EXERCISE: Reproduce the top of the data verbatim, through and including the line that contains "return share".

++++++++++++++++++++

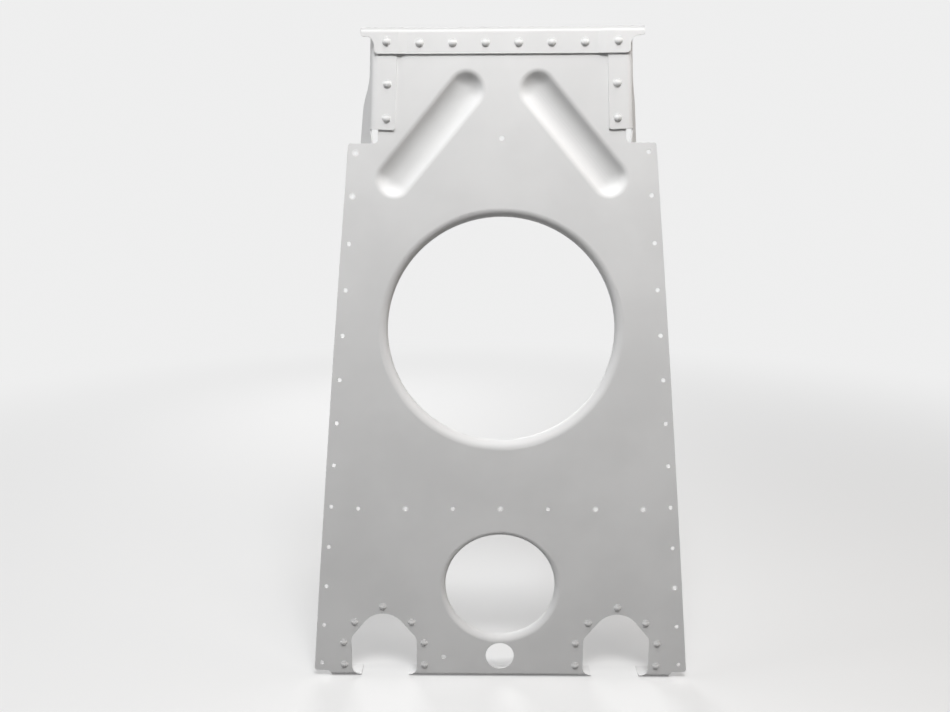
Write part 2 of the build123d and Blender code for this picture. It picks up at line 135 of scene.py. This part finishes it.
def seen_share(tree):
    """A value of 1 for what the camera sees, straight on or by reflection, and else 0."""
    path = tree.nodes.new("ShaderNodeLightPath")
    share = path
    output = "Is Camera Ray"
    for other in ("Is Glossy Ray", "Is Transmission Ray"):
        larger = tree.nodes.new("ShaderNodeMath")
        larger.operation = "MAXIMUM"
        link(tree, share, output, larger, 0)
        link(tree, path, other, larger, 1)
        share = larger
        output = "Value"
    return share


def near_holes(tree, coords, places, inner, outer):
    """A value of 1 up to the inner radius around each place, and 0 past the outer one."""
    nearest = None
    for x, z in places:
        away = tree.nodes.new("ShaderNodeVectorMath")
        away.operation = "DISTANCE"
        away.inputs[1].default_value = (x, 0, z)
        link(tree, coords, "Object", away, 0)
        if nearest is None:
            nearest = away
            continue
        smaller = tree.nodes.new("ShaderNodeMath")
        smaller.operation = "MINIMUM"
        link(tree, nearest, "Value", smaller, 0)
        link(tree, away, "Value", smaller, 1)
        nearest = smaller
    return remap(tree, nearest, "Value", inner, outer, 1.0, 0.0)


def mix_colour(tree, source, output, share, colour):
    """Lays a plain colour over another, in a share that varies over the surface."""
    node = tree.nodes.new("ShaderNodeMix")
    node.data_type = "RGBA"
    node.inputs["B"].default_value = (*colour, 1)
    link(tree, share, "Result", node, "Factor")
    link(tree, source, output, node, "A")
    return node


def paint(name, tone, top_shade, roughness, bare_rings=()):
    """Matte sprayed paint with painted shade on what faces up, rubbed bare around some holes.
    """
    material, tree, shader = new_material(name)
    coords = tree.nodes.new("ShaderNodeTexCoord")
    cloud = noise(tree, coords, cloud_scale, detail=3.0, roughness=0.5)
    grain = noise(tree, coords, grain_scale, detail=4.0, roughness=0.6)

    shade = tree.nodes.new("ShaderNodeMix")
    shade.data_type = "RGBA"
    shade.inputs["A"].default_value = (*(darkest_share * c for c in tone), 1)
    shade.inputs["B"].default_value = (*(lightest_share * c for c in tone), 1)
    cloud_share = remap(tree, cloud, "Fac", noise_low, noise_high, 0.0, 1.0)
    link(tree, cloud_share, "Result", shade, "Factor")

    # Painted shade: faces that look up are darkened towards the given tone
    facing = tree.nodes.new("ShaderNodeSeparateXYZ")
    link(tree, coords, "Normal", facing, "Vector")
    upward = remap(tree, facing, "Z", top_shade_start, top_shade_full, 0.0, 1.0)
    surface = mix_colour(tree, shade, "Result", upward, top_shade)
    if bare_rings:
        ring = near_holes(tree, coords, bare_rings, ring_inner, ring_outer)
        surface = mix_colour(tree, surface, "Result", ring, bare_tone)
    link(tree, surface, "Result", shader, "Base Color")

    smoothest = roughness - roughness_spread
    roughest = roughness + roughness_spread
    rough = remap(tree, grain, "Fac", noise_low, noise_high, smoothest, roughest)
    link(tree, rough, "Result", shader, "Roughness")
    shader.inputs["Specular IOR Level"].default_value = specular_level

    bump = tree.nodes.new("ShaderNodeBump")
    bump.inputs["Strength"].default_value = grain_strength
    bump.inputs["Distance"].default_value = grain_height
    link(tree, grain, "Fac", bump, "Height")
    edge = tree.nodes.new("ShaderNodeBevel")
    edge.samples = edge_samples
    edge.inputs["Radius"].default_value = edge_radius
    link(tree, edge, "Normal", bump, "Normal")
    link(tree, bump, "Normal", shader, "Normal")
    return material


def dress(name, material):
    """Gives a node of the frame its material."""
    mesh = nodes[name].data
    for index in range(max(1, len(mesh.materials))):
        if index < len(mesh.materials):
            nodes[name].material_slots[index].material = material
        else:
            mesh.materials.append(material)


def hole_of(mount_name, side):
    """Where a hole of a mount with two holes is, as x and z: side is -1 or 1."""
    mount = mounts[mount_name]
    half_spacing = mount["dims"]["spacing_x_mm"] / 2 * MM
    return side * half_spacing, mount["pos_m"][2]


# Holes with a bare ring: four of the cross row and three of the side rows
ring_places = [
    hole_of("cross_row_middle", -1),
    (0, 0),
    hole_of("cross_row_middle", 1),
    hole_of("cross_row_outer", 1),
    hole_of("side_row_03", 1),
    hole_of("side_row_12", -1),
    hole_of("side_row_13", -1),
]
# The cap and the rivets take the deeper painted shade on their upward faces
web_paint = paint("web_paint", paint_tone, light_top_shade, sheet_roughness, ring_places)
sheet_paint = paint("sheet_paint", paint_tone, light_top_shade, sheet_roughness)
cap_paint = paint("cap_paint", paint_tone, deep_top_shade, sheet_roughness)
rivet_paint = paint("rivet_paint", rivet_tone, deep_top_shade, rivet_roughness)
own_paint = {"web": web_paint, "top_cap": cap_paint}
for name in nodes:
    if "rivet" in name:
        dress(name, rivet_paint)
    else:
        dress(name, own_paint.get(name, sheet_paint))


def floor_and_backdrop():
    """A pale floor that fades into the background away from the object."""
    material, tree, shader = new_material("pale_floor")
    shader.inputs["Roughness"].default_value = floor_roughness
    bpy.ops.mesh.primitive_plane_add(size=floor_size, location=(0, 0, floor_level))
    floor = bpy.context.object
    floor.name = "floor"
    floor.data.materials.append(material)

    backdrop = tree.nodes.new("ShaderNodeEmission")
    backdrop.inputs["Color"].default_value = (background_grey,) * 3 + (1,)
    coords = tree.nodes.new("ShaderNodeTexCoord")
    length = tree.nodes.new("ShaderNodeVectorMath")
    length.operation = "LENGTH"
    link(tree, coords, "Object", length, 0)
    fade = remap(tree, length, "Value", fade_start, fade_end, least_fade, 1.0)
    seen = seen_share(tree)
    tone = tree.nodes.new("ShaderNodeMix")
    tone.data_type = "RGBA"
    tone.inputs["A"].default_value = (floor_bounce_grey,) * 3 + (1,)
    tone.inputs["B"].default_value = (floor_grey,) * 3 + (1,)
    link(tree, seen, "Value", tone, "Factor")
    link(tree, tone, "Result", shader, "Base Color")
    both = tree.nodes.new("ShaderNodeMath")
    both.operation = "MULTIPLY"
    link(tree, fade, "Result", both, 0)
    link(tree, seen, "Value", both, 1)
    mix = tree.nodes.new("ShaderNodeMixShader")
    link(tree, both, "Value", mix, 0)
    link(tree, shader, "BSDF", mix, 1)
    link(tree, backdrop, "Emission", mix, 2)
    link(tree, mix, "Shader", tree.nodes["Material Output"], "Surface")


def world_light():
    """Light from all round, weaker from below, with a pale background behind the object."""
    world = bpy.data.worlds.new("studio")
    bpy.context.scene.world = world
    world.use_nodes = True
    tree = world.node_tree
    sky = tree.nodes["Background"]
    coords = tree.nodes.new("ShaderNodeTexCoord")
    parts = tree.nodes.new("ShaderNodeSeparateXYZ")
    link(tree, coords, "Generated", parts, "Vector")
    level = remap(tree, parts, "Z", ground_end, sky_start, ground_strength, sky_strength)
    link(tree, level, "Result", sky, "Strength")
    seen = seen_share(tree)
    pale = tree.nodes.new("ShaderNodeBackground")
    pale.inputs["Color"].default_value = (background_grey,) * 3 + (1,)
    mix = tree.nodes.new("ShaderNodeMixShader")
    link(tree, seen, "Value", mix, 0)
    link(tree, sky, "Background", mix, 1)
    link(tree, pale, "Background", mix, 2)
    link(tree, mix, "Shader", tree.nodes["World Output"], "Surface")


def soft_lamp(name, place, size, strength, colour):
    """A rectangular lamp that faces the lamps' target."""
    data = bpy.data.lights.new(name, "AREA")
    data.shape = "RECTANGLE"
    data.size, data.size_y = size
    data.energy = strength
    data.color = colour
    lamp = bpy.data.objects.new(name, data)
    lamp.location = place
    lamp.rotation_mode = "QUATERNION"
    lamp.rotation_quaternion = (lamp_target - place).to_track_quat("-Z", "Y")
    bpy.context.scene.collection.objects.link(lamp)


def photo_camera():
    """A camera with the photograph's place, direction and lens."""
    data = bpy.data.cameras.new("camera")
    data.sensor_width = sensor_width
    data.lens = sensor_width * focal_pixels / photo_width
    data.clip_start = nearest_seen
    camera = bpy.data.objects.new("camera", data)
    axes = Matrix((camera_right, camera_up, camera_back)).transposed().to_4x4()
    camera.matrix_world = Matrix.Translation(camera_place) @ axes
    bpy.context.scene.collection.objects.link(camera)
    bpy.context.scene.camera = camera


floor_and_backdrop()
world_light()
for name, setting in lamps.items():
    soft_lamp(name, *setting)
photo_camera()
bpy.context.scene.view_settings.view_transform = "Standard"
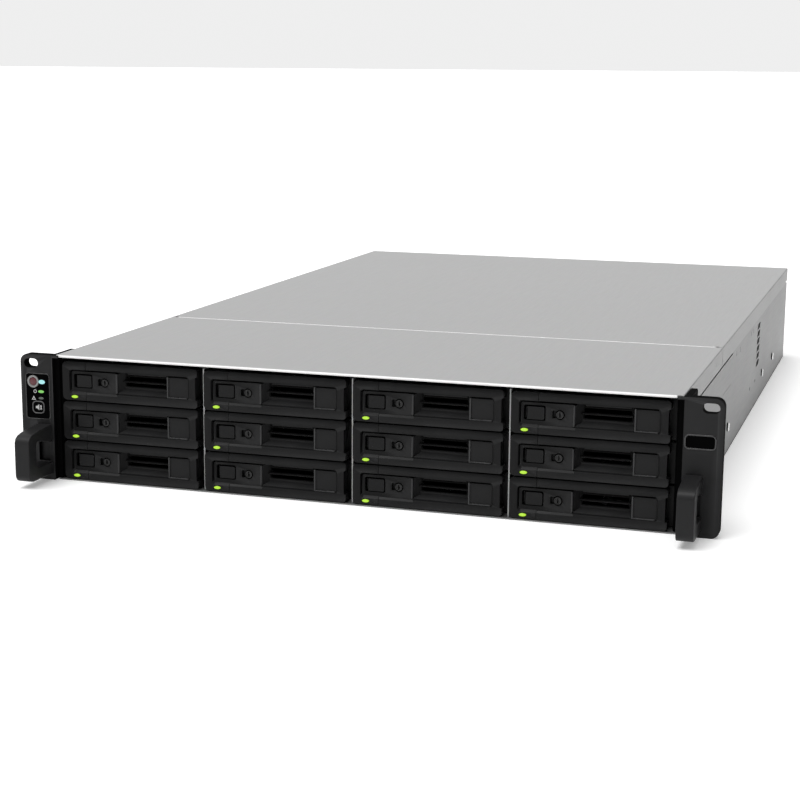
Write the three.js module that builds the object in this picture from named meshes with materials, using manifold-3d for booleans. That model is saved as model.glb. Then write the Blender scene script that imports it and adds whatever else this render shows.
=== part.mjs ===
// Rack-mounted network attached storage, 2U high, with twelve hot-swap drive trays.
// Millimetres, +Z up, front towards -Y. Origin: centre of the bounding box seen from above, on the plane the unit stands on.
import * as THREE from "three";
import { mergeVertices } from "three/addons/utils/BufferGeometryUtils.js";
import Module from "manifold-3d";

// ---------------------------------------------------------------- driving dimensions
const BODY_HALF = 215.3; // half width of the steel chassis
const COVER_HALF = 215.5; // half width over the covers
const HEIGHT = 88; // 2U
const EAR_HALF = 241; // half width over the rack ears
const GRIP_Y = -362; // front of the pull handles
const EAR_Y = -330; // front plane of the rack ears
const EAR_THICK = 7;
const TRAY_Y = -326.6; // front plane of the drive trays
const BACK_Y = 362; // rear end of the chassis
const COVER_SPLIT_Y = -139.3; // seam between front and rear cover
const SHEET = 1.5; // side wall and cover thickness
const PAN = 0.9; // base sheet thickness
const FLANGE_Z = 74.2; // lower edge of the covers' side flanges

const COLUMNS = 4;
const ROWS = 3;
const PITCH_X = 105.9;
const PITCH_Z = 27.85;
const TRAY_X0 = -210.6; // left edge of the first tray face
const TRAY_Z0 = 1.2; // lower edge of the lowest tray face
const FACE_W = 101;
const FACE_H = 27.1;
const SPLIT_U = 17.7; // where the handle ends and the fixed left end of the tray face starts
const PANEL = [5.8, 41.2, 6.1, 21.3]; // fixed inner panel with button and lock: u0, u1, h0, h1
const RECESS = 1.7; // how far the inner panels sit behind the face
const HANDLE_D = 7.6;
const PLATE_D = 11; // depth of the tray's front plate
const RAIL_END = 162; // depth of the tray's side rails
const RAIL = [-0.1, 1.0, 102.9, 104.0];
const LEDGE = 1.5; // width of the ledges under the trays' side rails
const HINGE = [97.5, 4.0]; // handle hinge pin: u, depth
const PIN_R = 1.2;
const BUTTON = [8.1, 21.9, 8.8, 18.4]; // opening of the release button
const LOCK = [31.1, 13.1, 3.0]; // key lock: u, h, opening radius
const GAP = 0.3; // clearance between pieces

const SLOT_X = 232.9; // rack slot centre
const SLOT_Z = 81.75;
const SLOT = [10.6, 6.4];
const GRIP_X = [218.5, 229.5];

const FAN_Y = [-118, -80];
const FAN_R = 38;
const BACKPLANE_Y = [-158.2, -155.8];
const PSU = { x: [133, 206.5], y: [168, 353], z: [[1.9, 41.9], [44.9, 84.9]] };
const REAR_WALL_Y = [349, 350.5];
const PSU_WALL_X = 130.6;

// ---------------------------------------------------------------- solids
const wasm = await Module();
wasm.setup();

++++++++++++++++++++

EXPECTED OUTPUT:
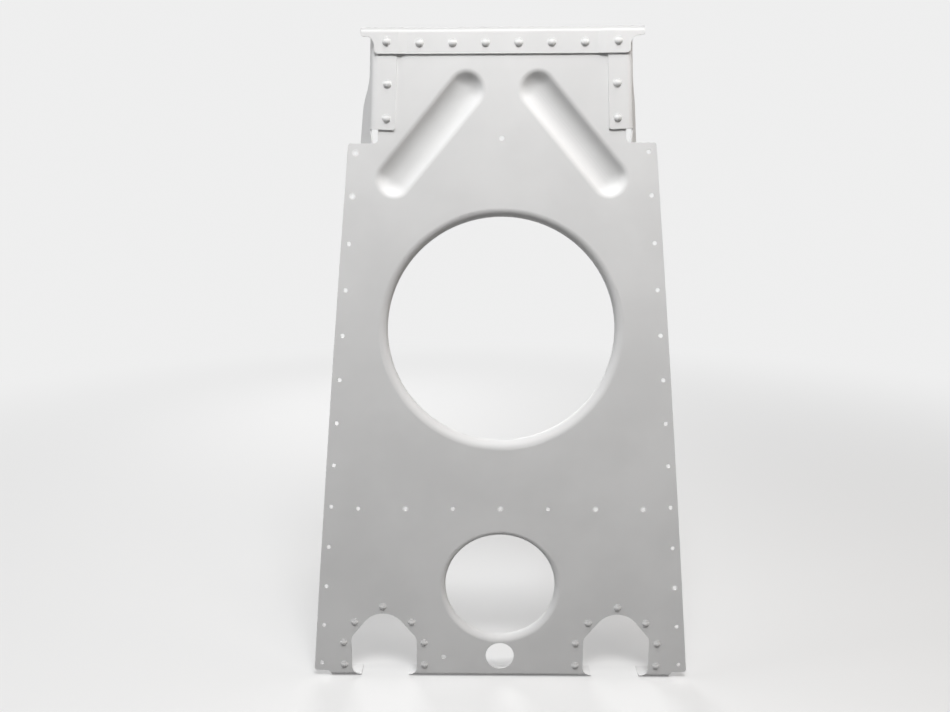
Write part 2 of the build123d and Blender code for this picture. It picks up at line 135 of scene.py. This part finishes it.
def seen_share(tree):
    """A value of 1 for what the camera sees, straight on or by reflection, and else 0."""
    path = tree.nodes.new("ShaderNodeLightPath")
    share = path
    output = "Is Camera Ray"
    for other in ("Is Glossy Ray", "Is Transmission Ray"):
        larger = tree.nodes.new("ShaderNodeMath")
        larger.operation = "MAXIMUM"
        link(tree, share, output, larger, 0)
        link(tree, path, other, larger, 1)
        share = larger
        output = "Value"
    return share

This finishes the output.